**INFORMATION SHOWN:**

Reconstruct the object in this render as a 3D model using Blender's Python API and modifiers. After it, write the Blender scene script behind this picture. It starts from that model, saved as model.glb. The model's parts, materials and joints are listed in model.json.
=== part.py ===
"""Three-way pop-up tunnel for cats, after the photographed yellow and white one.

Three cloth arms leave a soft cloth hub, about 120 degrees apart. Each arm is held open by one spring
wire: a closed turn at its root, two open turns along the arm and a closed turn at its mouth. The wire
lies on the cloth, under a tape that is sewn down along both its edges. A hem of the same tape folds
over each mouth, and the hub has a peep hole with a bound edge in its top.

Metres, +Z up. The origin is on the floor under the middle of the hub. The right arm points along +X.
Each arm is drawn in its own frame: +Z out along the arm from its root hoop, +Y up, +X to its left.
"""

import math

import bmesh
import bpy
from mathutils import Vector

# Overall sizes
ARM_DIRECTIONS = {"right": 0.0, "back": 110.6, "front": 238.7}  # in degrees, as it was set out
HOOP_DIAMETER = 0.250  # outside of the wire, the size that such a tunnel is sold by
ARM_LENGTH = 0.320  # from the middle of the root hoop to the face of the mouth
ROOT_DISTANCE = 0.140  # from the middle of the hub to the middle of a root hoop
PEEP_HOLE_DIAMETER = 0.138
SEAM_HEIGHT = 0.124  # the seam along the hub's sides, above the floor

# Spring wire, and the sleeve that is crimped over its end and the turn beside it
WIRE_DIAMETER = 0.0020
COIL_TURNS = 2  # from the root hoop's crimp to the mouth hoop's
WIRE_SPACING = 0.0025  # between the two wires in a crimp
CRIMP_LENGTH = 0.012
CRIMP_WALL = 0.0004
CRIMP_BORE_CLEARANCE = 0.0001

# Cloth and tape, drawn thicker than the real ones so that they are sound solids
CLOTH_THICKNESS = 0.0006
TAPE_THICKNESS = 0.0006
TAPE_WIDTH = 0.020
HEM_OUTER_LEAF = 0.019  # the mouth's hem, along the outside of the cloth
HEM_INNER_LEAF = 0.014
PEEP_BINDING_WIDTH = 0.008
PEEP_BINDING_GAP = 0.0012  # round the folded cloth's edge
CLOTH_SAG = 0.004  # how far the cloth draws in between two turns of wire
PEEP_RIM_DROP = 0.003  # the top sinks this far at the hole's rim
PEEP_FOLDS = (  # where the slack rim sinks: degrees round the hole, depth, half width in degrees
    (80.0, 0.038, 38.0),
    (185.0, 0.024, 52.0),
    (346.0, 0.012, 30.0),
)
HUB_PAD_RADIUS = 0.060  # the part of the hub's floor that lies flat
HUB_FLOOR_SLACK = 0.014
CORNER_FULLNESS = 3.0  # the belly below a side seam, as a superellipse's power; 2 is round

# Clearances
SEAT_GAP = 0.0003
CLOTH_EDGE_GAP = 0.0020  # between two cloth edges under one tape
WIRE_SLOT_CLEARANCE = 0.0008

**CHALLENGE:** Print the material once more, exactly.

**TASK OUTPUT:**
Reconstruct the object in this render as a 3D model using Blender's Python API and modifiers. After it, write the Blender scene script behind this picture. It starts from that model, saved as model.glb. The model's parts, materials and joints are listed in model.json.
=== part.py ===
"""Three-way pop-up tunnel for cats, after the photographed yellow and white one.

Three cloth arms leave a soft cloth hub, about 120 degrees apart. Each arm is held open by one spring
wire: a closed turn at its root, two open turns along the arm and a closed turn at its mouth. The wire
lies on the cloth, under a tape that is sewn down along both its edges. A hem of the same tape folds
over each mouth, and the hub has a peep hole with a bound edge in its top.

Metres, +Z up. The origin is on the floor under the middle of the hub. The right arm points along +X.
Each arm is drawn in its own frame: +Z out along the arm from its root hoop, +Y up, +X to its left.
"""

import math

import bmesh
import bpy
from mathutils import Vector

# Overall sizes
ARM_DIRECTIONS = {"right": 0.0, "back": 110.6, "front": 238.7}  # in degrees, as it was set out
HOOP_DIAMETER = 0.250  # outside of the wire, the size that such a tunnel is sold by
ARM_LENGTH = 0.320  # from the middle of the root hoop to the face of the mouth
ROOT_DISTANCE = 0.140  # from the middle of the hub to the middle of a root hoop
PEEP_HOLE_DIAMETER = 0.138
SEAM_HEIGHT = 0.124  # the seam along the hub's sides, above the floor

# Spring wire, and the sleeve that is crimped over its end and the turn beside it
WIRE_DIAMETER = 0.0020
COIL_TURNS = 2  # from the root hoop's crimp to the mouth hoop's
WIRE_SPACING = 0.0025  # between the two wires in a crimp
CRIMP_LENGTH = 0.012
CRIMP_WALL = 0.0004
CRIMP_BORE_CLEARANCE = 0.0001

# Cloth and tape, drawn thicker than the real ones so that they are sound solids
CLOTH_THICKNESS = 0.0006
TAPE_THICKNESS = 0.0006
TAPE_WIDTH = 0.020
HEM_OUTER_LEAF = 0.019  # the mouth's hem, along the outside of the cloth
HEM_INNER_LEAF = 0.014
PEEP_BINDING_WIDTH = 0.008
PEEP_BINDING_GAP = 0.0012  # round the folded cloth's edge
CLOTH_SAG = 0.004  # how far the cloth draws in between two turns of wire
PEEP_RIM_DROP = 0.003  # the top sinks this far at the hole's rim
PEEP_FOLDS = (  # where the slack rim sinks: degrees round the hole, depth, half width in degrees
    (80.0, 0.038, 38.0),
    (185.0, 0.024, 52.0),
    (346.0, 0.012, 30.0),
)
HUB_PAD_RADIUS = 0.060  # the part of the hub's floor that lies flat
HUB_FLOOR_SLACK = 0.014
CORNER_FULLNESS = 3.0  # the belly below a side seam, as a superellipse's power; 2 is round

# Clearances
SEAT_GAP = 0.0003
CLOTH_EDGE_GAP = 0.0020  # between two cloth edges under one tape
WIRE_SLOT_CLEARANCE = 0.0008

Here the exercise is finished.